An Open Letter To Our Family
I’m hoping you all share in the feeling that our memorial and tribute to our beloved Phil on Saturday went very well, and honored him in a manner deserving of the person he was and the life he lead. I suppose each of us brought to it and took from it what we needed to help heal from our tremendous loss.
The beautiful and tranquil Hakone Gardens proved to be a wonderful setting, and the weather couldn’t have been much better. There seemed to be a blessed spirit overseeing us all through out the day.
I wish you could have somehow experienced the memorial bike run from Belmont to Hakone, whether it is your “cup of tea” or not, it was amazing and at times breath taking. From the moment I arrived at our meeting place, the admiration and respect for Phil by this brotherhood of bikers was heart warming. I had expected about twenty bikes for the run. Standing with the early arrivals of about ten bikes felt good enough, but when the rumble of another forty to fifty in procession pulled into the parking lot, I became adrenaline thrilled beyond words. Well organized, we headed down the freeway with Rick and Phil’s prized Suzuki leading the pack, towed in the ceremonial “Riderless Horse” manner, reversed boots and all. As we pulled slowly into the Gate of Heaven Cemetery proceeding to his gravesite, all eyes were upon us with children waving. As we gathered around Phil’s grave I spoke a bit about how he came to choose this as his final resting place; we all said our goodbyes in a moment of silence. Just prior to leaving we posed for a group photograph in front of the chapel. Once at Hakone, cresting the tree covered road into the open parking lot must have been an impressive site. If you didn’t get to experience it, Kelly captured most of it on video tape, although it’s never quite the same as feeling the rush of fifty Harleys real time.
For me, the real emotional ride of the day, of which there were many, began in the parking lot when I turned around and was greeted by a just arrived Don Plate. Embracing me in tears he said “I’m supposed to be stronger than this” … it took me a nano second to join him in mutual remorse, as the loss of his dear friend is as heavy as it comes. Old friends are so special, for they know how far we’ve come. It wasn’t long before Bert arrived putting me into the same cycle.
Anticipation was building as I headed into the garden and up to our building. As I entered the room, relief and peace of mind hit me immediately … it looked fantastic. I thought, we could host the Dalia Lama! Oh, maybe a few more chairs needed. Since the whole family was busy taking care of last minute details as well as greeting guests, I decided to pull back for some quiet perspective. I walked into the gardens up to some high ground over looking it all. As I stood there alone absorbing the spirit of Phil, I saw Joe Perry enter the gate. Not certain if he would attend, I was so happy about his presence I started yelling down to him. Seeing him search for the voice off in the distance I frantically waved my arms running down the path towards him. He immediately embraced me and began to shed the tears that no one can seem to hold inside for very long. He would be the first of a number of people who weren’t necessarily expected to come but did. There’s a lot to be said for just showing up in life.

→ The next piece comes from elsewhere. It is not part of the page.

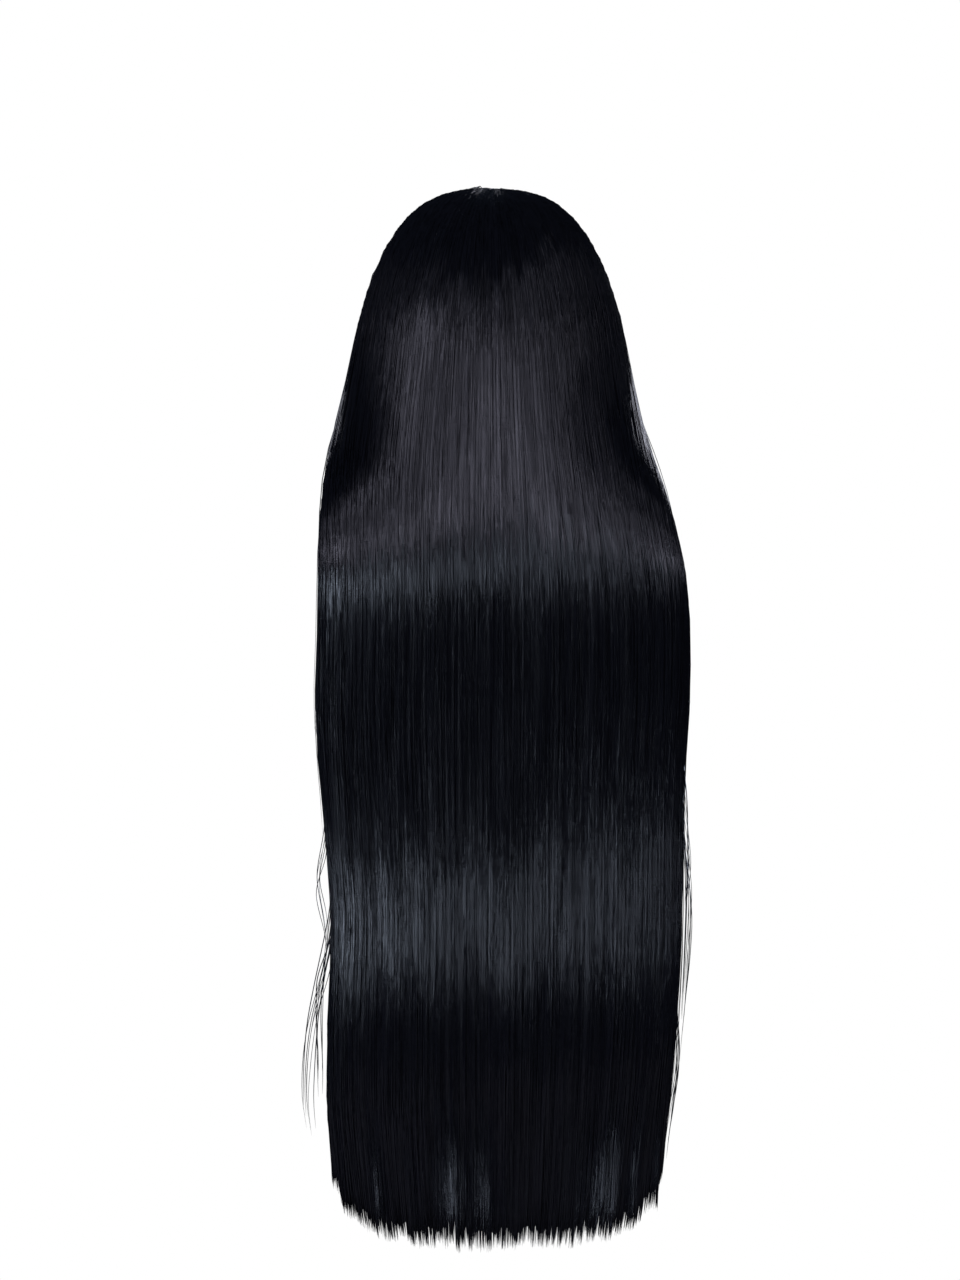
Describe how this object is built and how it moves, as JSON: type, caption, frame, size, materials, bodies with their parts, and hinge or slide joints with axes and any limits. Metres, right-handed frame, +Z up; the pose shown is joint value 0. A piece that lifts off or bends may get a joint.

With so many highlights in our day it’s almost unjust to pick just a few, and probably many of our favorites differ. Some of mine are almost subtle … like when a somewhat obscure friend of Phil’s came up to me late in the day, as she was leaving, and said “I know Phil’s daughter has heard this a lot today, but would you please tell her one more time for me just how wonderful her father was”. The words were nice, as was the tear in her eyes and quiver in the lip. I never got tired of hearing that.
Sitting at the tables on the deck went far too quickly for me. It was so enjoyable breaking bread with friends and family after all had settled down. I found myself wishing I could have spent time there with all 120 plus of our guests … listening to Phil stories from all of the diverse contexts in his life. There is so much more to learn about him, and document for his branch of the family tree. I do feel a responsibility to Kayla and beyond to capture as much of his reality as possible before it dissipates over time. In that spirit, and he knew I’d be on this, I’ll continue to work on pictures, video, slideshows, blogs, etc. Like I told him when he announced he was leaving his Harley to Barb and I, “I’ll be more of a caretaker than an owner, and like Frank’s Harley, it will one day course to it’s rightful place … the spirit of it all will live on”.
I suppose now that we’ve got a weeks perspective on it all the best part falls in to the “gestalt” category … how we came together as a family and made this happen, and happen lovingly, poignantly, profoundly. Philip believed in love, compassion, forgiveness and unity … he practiced it largely; we lit candles to honor that about him, and on this day, as a family, we did as well.